An efficient localized collocation solver for anomalous diffusion on surfaces

Abstract

Abstract This paper introduces an efficient collocation solver, the generalized finite difference method (GFDM) combined with the recent-developed scale-dependent time stepping method (SD-TSM), to predict the anomalous diffusion behavior on surfaces governed by surface time-fractional diffusion equations. In the proposed solver, the GFDM is used in spatial discretization and SD-TSM is used in temporal discretization. Based on the moving least square theorem and Taylor series, the GFDM introduces the stencil selection algorithms to choose the stencil support of a certain node from the whole discretization nodes on the surface.
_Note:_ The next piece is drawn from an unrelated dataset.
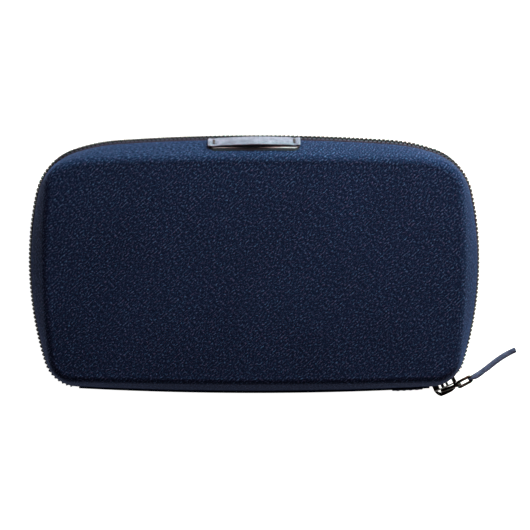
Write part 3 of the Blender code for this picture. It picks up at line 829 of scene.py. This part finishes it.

It inherits the similar properties from the standard FDM and avoids the mesh generation, which is available particularly for high-dimensional irregular discretization nodes. The SD-TSM is a non-uniform temporal discretization method involving the idea of metric, which links the fractional derivative order with the non-uniform discretization strategy. Compared with the traditional time stepping methods, GFDM combined with SD-TSM deals well with the low accuracy in the early period. Numerical investigations are presented to demonstrate the efficiency and accuracy of the proposed GFDM in conjunction with SD-TSM for solving either single or coupled fractional diffusion equations on surfaces.